It's actually pretty competitive. The 100 pages plan is £4.49/month in UK. If you use them all that's 4.5p a page. They can all be full colour photos if you like.
My multifunction printer cost £50 and a ream of paper (500 sheets) is about £6.
Commercial printers charge 10-30p a sheet. I even have an acquaintance with a pay per click service contract on his huge Konica Minolta photocopier who seems to pay the same per click as I do.
Where I am printing a black and white document is around $0.20.
A color print is $0.60.
So 100 black and white pages would be $20 and color would be $60.
Sure you have to add paper to that calculation but considering that is a 500 count for $10-15 thats still makes it cheaper wether you are doing black and white or color.
Now yes you do have to take into account the cost of the machine.
Well, it's expensive compare to copy shops around here. Color prints in very low quantities start at 5 cents per page. If you are printing a lot of pages, the per page price starts to drop.
In my mind, the value for the consumer is at the lower prices, where it's nice to have a printer for a few pages a month, but you know the ink is going to dry in the cartridge before you use it. I'd think HP's program will send you a new cartridge when you need it in that case, but I don't know. At higher volumes, it's probably less expensive to buy cartridges as needed, unless all your prints are full page coverage. But then ink jet has a weird niche; it's cheap, but it's worse for low volume printing because the ink can dry and foul the machine, and it's worse at high volume because the print speed isn't near laser (or highvolume impact!) and the supplies are expensive. It's great if you print a few pages a week to a few pages a day. Warm up time can be better or worse, depending on how long it takes to squirt all the ink into the sponge before it prints.
While I have long sworn off HP, I have been curious about this for 2 big reasons.
1. is the one you mentioned with drying ink. I have to imagine that given some of the low print volumes that they are anticipating this and it is part of the system?
2. Related to this, are they smart enough to send lower or higher volume ink cartridges based on your plan and usage.

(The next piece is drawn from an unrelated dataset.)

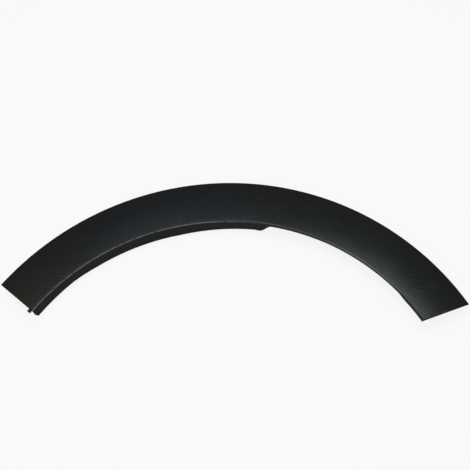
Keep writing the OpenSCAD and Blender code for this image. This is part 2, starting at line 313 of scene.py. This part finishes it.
def add_room():
    """Dim light from all around, with a pale background where the camera sees past the floor."""
    world = bpy.data.worlds.new("studio")
    world.use_nodes = True
    tree = world.node_tree
    room, seen = tree.nodes["Background"], tree.nodes.new("ShaderNodeBackground")
    room.inputs["Color"].default_value = (*ROOM_COLOUR, 1)
    room.inputs["Strength"].default_value = ROOM_LIGHT
    seen.inputs["Color"].default_value = (*HORIZON, 1)
    rays, mixed = tree.nodes.new("ShaderNodeLightPath"), tree.nodes.new("ShaderNodeMixShader")
    tree.links.new(rays.outputs["Is Camera Ray"], mixed.inputs[0])
    tree.links.new(room.outputs[0], mixed.inputs[1])
    tree.links.new(seen.outputs[0], mixed.inputs[2])
    tree.links.new(mixed.outputs[0], tree.nodes["World Output"].inputs["Surface"])
    bpy.context.scene.world = world


def add_softboxes():
    for name, values in SOFTBOXES.items():
        add_softbox(name, *values)


def moulded_black():
    """Grained black plastic: cloudy gloss, faint scratches and scuffs, a worn crease with a painted
    highlight.
    """
    finish = Finish("moulded_black")
    place = finish.on_piece()
    centred = finish.node("ShaderNodeMapping", {"Vector": place, "Location": (0, -ARCH_Y, 0)})
    x, y, z = (
        finish.node("ShaderNodeSeparateXYZ", {"Vector": centred}, out=axis) for axis in "XYZ")
    radius = (x * x + y * y).math("SQRT")
    along = x.math("ARCTAN2", y)
    up = finish.facing()
    face_up = finish.step(up, 0.25, 0.6)
    face_down = finish.step(up, -0.1, -0.4)
    side = (1 - face_up) * (1 - face_down)

    cloud = finish.noise(place, 70 * MM, 2)
    fleck = finish.noise(place, 6 * MM, 4)
    grain = finish.noise(place, 0.55 * MM, 2)

    # Painted highlight with some real rubbing: left half where the crease turns down, right half
    # above it
    crease = finish.step(radius, OPENING_R + 4.2 * MM, OPENING_R + 2.2 * MM)
    crease = crease * finish.step(z, CREASE_Z - 1.6 * MM, CREASE_Z - 0.5 * MM)
    turn = finish.step(radius, OPENING_R + 2.3 * MM, OPENING_R + 1.7 * MM)
    turn = turn * finish.step(z, CREASE_Z - 3.3 * MM, CREASE_Z - 2.5 * MM)
    turn = turn * finish.step(up, 0.9, 0.55)
    left = finish.step(along, 0.12, -0.15)
    right = finish.step(along, 0.35, 0.52) * finish.step(along, 0.85, 0.75)
    worn_and_highlight = turn * (0.1 + 0.9 * left) + 0.25 * crease * right
    worn_and_highlight = worn_and_highlight * finish.step(fleck, 0.22, 0.55)

    scratched = finish.hairlines(place, 12, 0.62) + finish.hairlines(place, -64, 0.66)
    scratched = scratched.math("MINIMUM", 1) * face_up
    scuffed = sum(finish.streak(radius, along, *scuff) for scuff in SCUFFS)
    scuffed = (scuffed * face_up).math("MINIMUM", 1)
    dusty = finish.dust(place) * face_up

    colour = finish.blend(cloud, BLACK, BLACK_CLOUDED)
    colour = finish.blend(face_down, colour, BLACK_BELOW)
    colour = finish.blend(scratched * 0.35, colour, BLACK_SCRATCHED)
    colour = finish.blend(scuffed, colour, BLACK_SCUFFED)
    # Painted highlight along the crease, with some real wear
    colour = finish.blend(worn_and_highlight, colour, BLACK_WORN_AND_HIGHLIGHT)
    colour = finish.blend(dusty * 0.5, colour, DUST)
    clean = 0.17 + 0.10 * cloud + 0.05 * fleck + 0.43 * side + 0.27 * face_down
    marks = 0.07 * scratched + 0.12 * scuffed + (0.16 + 0.29 * left) * crease + 0.3 * dusty
    relief = finish.bump(grain - 0.2 * scratched, 0.05 * MM, 0.7)
    finish.surface(Base_Color=colour, Roughness=clean + marks, Normal=relief)
    return finish.material


def clip_nylon():
    """Natural nylon: milky, slightly yellow, with a soft gloss."""
    finish = Finish("clip_nylon")
    place = finish.on_piece()
    cloud = finish.noise(place, 9 * MM, 3)
    fine = finish.noise(place, 0.8 * MM, 2)
    finish.surface(
        Base_Color=finish.blend(cloud, NYLON, NYLON_CLOUDED),
        Roughness=0.34 + 0.14 * cloud + 0.08 * fine,
        Normal=finish.bump(fine, 0.02 * MM, 0.5),
    )
    return finish.material


def merged_copy(node, name):
    """A merged copy of a CAD node in its place."""
    deselect()
    source = frame["nodes"][node]
    copy = bpy.data.objects.new(name, source.data.copy())
    bpy.context.collection.objects.link(copy)
    copy.select_set(True)
    bpy.context.view_layer.objects.active = copy
    bpy.ops.object.mode_set(mode="EDIT")
    bpy.ops.mesh.select_all(action="SELECT")
    bpy.ops.mesh.remove_doubles(threshold=MERGE)
    bpy.ops.mesh.dissolve_degenerate(threshold=MERGE)
    bpy.ops.object.mode_set(mode="OBJECT")
    copy.data.materials.clear()
    return copy


def curved_surfaces_at(point):
    """The band's curved surfaces that a point lies on, each with the way that it faces there."""
    spoke = Vector((point.x, point.y - ARCH_Y, 0))
    out = spoke.normalized()
    facings = {}
    for name, (radius, height, size, side, low_r, high_r) in SECTION_ARCS.items():
        arm = out * (spoke.length - radius) + Vector((0, 0, point.z - height))
        in_reach = low_r - NEAR < spoke.length < high_r + NEAR and arm.z > -NEAR
        if in_reach and abs(arm.length - size) < NEAR:
            facings[name] = arm.normalized() * side
    for name, (radius, side) in ARCH_WALLS.items():
        if abs(spoke.length - radius) < NEAR:
            facings[name] = out * side
    for name, (centre, radius) in POSTS.items():
        arm = Vector((point.x - centre[0], point.y - centre[1], 0))
        if abs(arm.length - radius) < NEAR:
            facings[name] = arm.normalized()
    return facings


def shade_true(band):
    """Shades each curved surface by its true form, and all other faces flat."""
    mesh = band.data
    bpy.ops.object.shade_smooth()
    facings = [curved_surfaces_at(vertex.co) for vertex in mesh.vertices]
    normals = []
    for face in mesh.polygons:
        corners = [facings[v] for v in face.vertices]
        shared = [
            name for name, facing in corners[0].items()
            if all(name in corner for corner in corners) and facing.dot(face.normal) > 0
        ]
        normals += [corner[shared[0]] if shared else face.normal for corner in corners]
    mesh.normals_split_custom_set(normals)


def make_band(finish):
    band = merged_copy(BAND, "moulded_band")
    shade_true(band)
    band.data.materials.append(finish)
    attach(band, "root")
    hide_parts(BAND)


def spun(name, points, steps):
    """A turned form: one vertex is extruded from point to point, and the line is spun round Z."""
    deselect()
    (r, z), *others = points
    bpy.ops.mesh.primitive_plane_add(size=MM, location=(r, 0, z))
    turned = bpy.context.object
    turned.name = name
    bpy.ops.object.transform_apply(location=True, rotation=False, scale=False)
    bpy.ops.object.mode_set(mode="EDIT")
    bpy.ops.mesh.select_all(action="SELECT")
    bpy.ops.mesh.merge(type="CENTER")
    for next_r, next_z in others:
        move = (next_r - r, 0, next_z - z)
        bpy.ops.mesh.extrude_region_move(TRANSFORM_OT_translate={"value": move})
        r, z = next_r, next_z
    bpy.ops.mesh.select_all(action="SELECT")
    bpy.ops.mesh.spin(steps=steps, angle=2 * math.pi, center=(0, 0, 0), axis=(0, 0, 1))
    bpy.ops.mesh.select_all(action="SELECT")
    bpy.ops.mesh.remove_doubles(threshold=MERGE)
    bpy.ops.mesh.normals_make_consistent(inside=False)
    bpy.ops.object.mode_set(mode="OBJECT")
    return turned


def clip_stem():
    """Neck, dished collar, shank and thin umbrella barbs, down to a round tip."""
    soft = 0.5 * MM
    dish = 1.6 * MM
    fin_t, fin_slope = 0.45 * MM, 0.8 * MM
    pitch = (REACH - SHANK_L) / BARB_N
    points = [
        (0, HEAD_Z), (NECK_D / 2, HEAD_Z), (NECK_D / 2, COLLAR_T),
        (COLLAR_D / 2 - soft, COLLAR_T), (COLLAR_D / 2, COLLAR_T - 0.7 * soft),
        (COLLAR_D / 2, 0.4 * soft), (COLLAR_D / 2 - soft, 0), (SHANK_D / 2 + dish, soft),
        (SHANK_D / 2, soft), (SHANK_D / 2, 0.6 * soft - SHANK_L), (SHANK_D / 2 - soft, -SHANK_L),
        (STEM_D / 2, -SHANK_L),
    ]
    for barb in reversed(range(BARB_N)):
        top = (barb + 0.8) * pitch - REACH
        points += [
            (STEM_D / 2, top - fin_slope), (BARB_D / 2 - 0.3 * soft, top),
            (BARB_D / 2, top - fin_t / 3), (BARB_D / 2 - 0.2 * soft, top - fin_t),
            (STEM_D / 2 + 0.4 * soft, top - fin_slope - fin_t),
            (STEM_D / 2, top - fin_slope - fin_t - 0.4 * soft),
        ]
    tip = [(STEM_D / 2, 2.2 * MM), (1.6 * MM, 0.9 * MM), (0.9 * MM, 0.2 * MM), (0, 0)]
    points += [(r, z - REACH) for r, z in tip]
    return spun("clip_stem", points, CLIP_STEPS)


def clip_head():
    """A round plate with two flats, which slides into the clip house."""
    deselect()
    bpy.ops.mesh.primitive_cylinder_add(
        vertices=64, radius=HEAD_D / 2, depth=HEAD_T, location=(0, 0, HEAD_Z + HEAD_T / 2))
    head = bpy.context.object
    bpy.ops.object.transform_apply(location=True, rotation=False, scale=False)
    bpy.ops.object.mode_set(mode="EDIT")
    for side in (1, -1):
        bpy.ops.mesh.select_all(action="SELECT")
        bpy.ops.mesh.bisect(
            plane_co=(0, side * HEAD_W / 2, 0), plane_no=(0, side, 0),
            use_fill=True, clear_outer=True)
    bpy.ops.mesh.select_all(action="DESELECT")
    bpy.ops.mesh.select_mode(type="EDGE")
    bpy.ops.mesh.edges_select_sharp(sharpness=math.radians(35))
    bpy.ops.mesh.bevel(offset=0.25 * MM, segments=2)
    bpy.ops.object.mode_set(mode="OBJECT")
    return head


def make_clips(finish):
    """One clip is modelled at the origin, and a copy with its own mesh goes to each mount."""
    stem, head = clip_stem(), clip_head()
    deselect()
    stem.select_set(True)
    head.select_set(True)
    bpy.context.view_layer.objects.active = stem
    bpy.ops.object.join()
    bpy.ops.object.shade_smooth_by_angle(angle=math.radians(32))
    stem.data.materials.append(finish)
    for mount in clip_mounts:
        place = Vector(mount["pos_m"])
        turn = -math.atan2(place.x, place.y - ARCH_Y)
        clip = bpy.data.objects.new(f"push_{mount['name']}", stem.data.copy())
        clip.data.transform(Matrix.Translation(place) @ Matrix.Rotation(turn, 4, "Z"))
        bpy.context.collection.objects.link(clip)
        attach(clip, "root")
        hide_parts(CLIPS)
    bpy.data.objects.remove(stem)


add_camera()
add_floor()
add_room()
add_softboxes()
make_band(moulded_black())
make_clips(clip_nylon())
bpy.context.scene.view_settings.view_transform = "Standard"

It kinda makes sense that neither of these are outlined in the FAQ since ink management is supposed to be on HP's side with this. But I am curious (not enough to buy a printer and sign up though)
From what I can tell I can't find anything like that near me.
I justified buying a brother laser printer about a year ago after running the numbers for low to mid levels of printing and it just didn't make sense to spend as much as the places around me were charging.
It would be an interesting thing to look at what the pricing for things like this actually is around the country to see if something like this actually makes sense.
If I was doing a super low volume (but consistent) of prints I could see how the math on one of these lower plans makes sense given the options around me.
If you're willing to share, I am curious to know where you can get color copies starting at 5 cents per page. Although I don't spend much time looking at copy shop prices, I have never seen prices even close to that low.
It's a mom & pop copy shop near me. I'm sorry, I don't want to identify them because I don't want to publicize my ___location that precisely.
It's the only copy shop I use, so I have no idea if their pricing is unusually low or not. I assumed it isn't that different in other shops, but it might be.
WHAT?!
That's insanely expensive. You'd think they'd have to beat the prices to print things out at the local copy shop, at least.